Quirks are to fictional characters what favorite ice cream flavors are to regular folk: humanizing. Sure, you may hate your next door neighboor (I did that on purpose) because of all of the loud music they play at three AM when you’re trying to sleep for a morning shift at a coffee shop, but you find out that his favorite flavor is also Rocky Road and the two of you will bond like a wounded war vet and an eccentric crime-solver.

A fictional character has quirks in order to make them seem more real. Will Ferrell’s character Harold in Stranger than Fiction brushes his teeth thirty-two times in each direction. One of the Brothers Grossbart in Jesse Bullington’s book The Sad Tale of the Brothers Grossbart hates anything that has more than two legs. Xander from Buffy the Vampire Slayer always dates demon women. These things make them seem warmer to us and allow us to identify with them.

A good example of a quirk, because, just like lies, the best ones are based in the truth: a car stereo that doesn’t work when the character’s car takes a right turn, but immediately gets fixed as soon as the character turns left. (My car does this. Sir Blimey has many issues, the least of which being his propensity for trickery.) Or, because this happens to me too: the radio doesn’t work in first gear but is marvelous in all others. (In Neil Gaiman and Terry Pratchett’s Good Omens the character Crowley drives a car that turns any tape into Freddy Mercury once it’s been inserted into the tape deck for more than a fortnight.)
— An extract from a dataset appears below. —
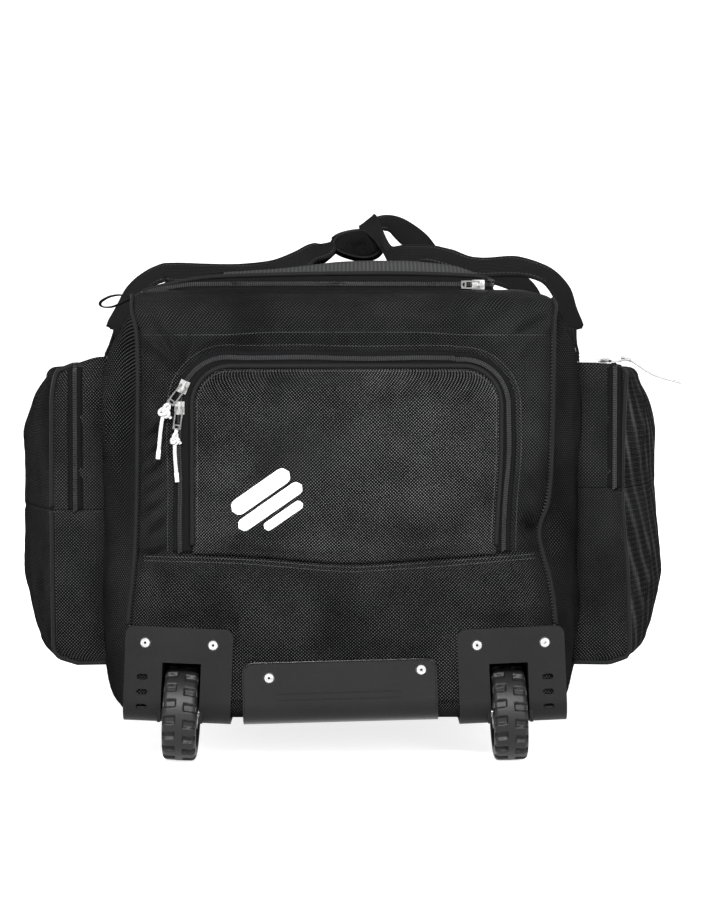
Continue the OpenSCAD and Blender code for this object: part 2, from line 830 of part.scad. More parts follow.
color("#1b1c1e") side_above(1, side_zip_x + 5, side_reach + 9);  // side_flap_right
color("#101011") side_above(-1, side_zip_x + gap / 2, side_zip_x + 5);  // side_zip_outer_left
color("#101011") side_above(1, side_zip_x + gap / 2, side_zip_x + 5);  // side_zip_outer_right
color("#151516") handle(-1, left_profile);  // handle_left
color("#151516") handle(1, right_profile);  // handle_right
color("#1a1a1b") handle_wrap();
color("#151516") tow_strap();
color("#1a1a1b") tow_grip();
color("#8f8f90") on_lid_zip() slider_body();  // lid_slider
color("#8f8f90") on_lid_zip() pull_tab(lid_tab_l);  // lid_pull
color("#c9c9c7") on_end_zip(upper_at, upper_turn) slider_body();  // end_slider_upper
color("#3a3a3a") on_end_zip(upper_at, upper_pull_turn) pull_tab(tab_l);  // end_pull_upper
color("#f2f2f2") on_end_zip(upper_at, upper_pull_turn) lace(swing_lace);  // end_lace_upper
color("#c9c9c7") on_end_zip(lower_at, 0) slider_body();  // end_slider_lower
color("#3a3a3a") on_end_zip(lower_at, lower_pull_turn) pull_tab(tab_l);  // end_pull_lower
color("#f2f2f2") on_end_zip(lower_at, lower_pull_turn) lace(hang_lace);  // end_lace_lower
color("#c9c9c7") on_side_zip(1, -236, 90) slider_body();  // right_slider_outer
color("#3a3a3a") on_side_zip(1, -236, 90) pull_tab(tab_l);  // right_pull_outer
color("#f2f2f2") on_side_zip(1, -236, 90) lace(out_lace);  // right_lace_outer
color("#c9c9c7") on_side_zip(1, -262, 0) slider_body();  // right_slider_inner
color("#3a3a3a") on_side_zip(1, -262, 0) pull_tab(tab_l);  // right_pull_inner
color("#f2f2f2") on_side_zip(1, -262, 0) lace(flat_lace);  // right_lace_inner
color("#c9c9c7") on_side_zip(-1, side_back - 40, 180) slider_body();  // left_slider
color("#3a3a3a") on_side_zip(-1, side_back - 40, 180) pull_tab(tab_l);  // left_pull
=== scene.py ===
"""Wheeled hockey equipment bag: black ballistic-nylon shell, grey ribbed lid,
end pocket, two crowned side pockets, moulded wheel units, carry handles and a
tow handle. Shapes are stated in millimetres and built in metres."""
import math

import bmesh
import bpy
from mathutils import Matrix, Vector, noise


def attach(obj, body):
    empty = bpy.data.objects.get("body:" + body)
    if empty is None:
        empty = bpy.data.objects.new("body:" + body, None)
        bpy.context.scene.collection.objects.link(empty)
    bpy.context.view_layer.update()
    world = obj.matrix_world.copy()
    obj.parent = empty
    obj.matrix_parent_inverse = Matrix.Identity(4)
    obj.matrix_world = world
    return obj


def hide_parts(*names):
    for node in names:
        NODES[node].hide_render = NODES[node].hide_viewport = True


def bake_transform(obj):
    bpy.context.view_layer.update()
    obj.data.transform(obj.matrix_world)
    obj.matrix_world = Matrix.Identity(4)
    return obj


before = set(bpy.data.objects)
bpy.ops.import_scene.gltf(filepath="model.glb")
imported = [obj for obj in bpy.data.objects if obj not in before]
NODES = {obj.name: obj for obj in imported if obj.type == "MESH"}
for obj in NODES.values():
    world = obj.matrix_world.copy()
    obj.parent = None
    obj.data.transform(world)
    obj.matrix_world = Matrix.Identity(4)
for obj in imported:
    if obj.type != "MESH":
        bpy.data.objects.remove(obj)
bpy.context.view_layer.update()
MM = 0.001
Y0, LENGTH = -447.5, 880        # wheel end; the far end is LENGTH behind it
Y1 = Y0 + LENGTH
FLOOR_Z = 42.0
END_HALF = 199                  # half-width of the wheel end at its corner seams, before they wander
ANCHOR_Y = 190                  # the carry handles are sewn on this far to the front and to the back
LEFT, RIGHT = -1, 1
SIDES = ((LEFT, "left"), (RIGHT, "right"))
FRONT, BACK, UP = Vector((0, -1, 0)), Vector((0, 1, 0)), Vector((0, 0, 1))

# ---------------------------------------------------------------- helpers


def v(x, y, z):
    """Point given in millimetres."""
    return Vector((x, y, z)) * MM


def smooth(t):
    t = min(1.0, max(0.0, t))
    return t * t * (3 - 2 * t)


def span(a, b, n):
    """n + 1 even steps from a to b."""
    return [a + (b - a) * i / n for i in range(n + 1)]


def quarter(n):
    """Ends of the n even steps of a quarter turn."""
    return [math.pi / 2 * k / n for k in range(1, n + 1)]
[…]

A bad example: anyone from The Big Bang Theory which takes stereotypes about nerds and hot chicks and then … does nothing with them. Yes, I understand it’s a show that has nerds as main characters and not just the goofy sidekicks, but comedy is only funny if it takes stereotypes and subverts them. Continually having every character wave their nerd flag is tiring and not funny at all. AND I’M A HUGE NERD.

SIDETRACKSTORY in case you don’t believe me about the nerd thing:

I walked into a comic store and was immediately ignored by the male members of staff — which were all of them — until I was ready to check out. I bought the hardcover edition of the third volume of the excellent American Vampire and was snidely asked if I even understood what they had been talking about. (They had been talking about Magic: The Gathering, which is not my cup of tea. D&D and World of Darkness — especially Mage — are my cups of delicious RPG tea.) I hatched a plot so that the next time I was there, a friend would call me and we would discuss Romulan battle techniques for a Star Trek themed RPG campaign in which we happened to be ensconced, loud enough so as to put them in their place. Now I realize the ridiculousness of it, but I wanted my nerd-cred card.

Doom comes when a quirk turns into a flaw. The Big Bang guys are hampered by their quirks and rely on them instead of using them to propel interesting plot and character development. Basically it’s like the Manchurian Candidate flaw from the World of Darkness. (Think Wolverine, who randomly forgets the things he’s done and the people he’s killed, only without the cool healing powers and the adamantium skeleton. You lose control over your character and the storyteller assumes the mantle instead.) Yeah, it sounds fun, and it may get you extra XP, but it’s no fun if someone else makes the character for you. Relying on quirks is making the audience fill in the characterization gaps. And that’s just lazy.

(There’s a meme out there of a cute kid saying THAT’S RACIST! I need one that says THAT’S LAZY! and then post it like crazy over the internet.)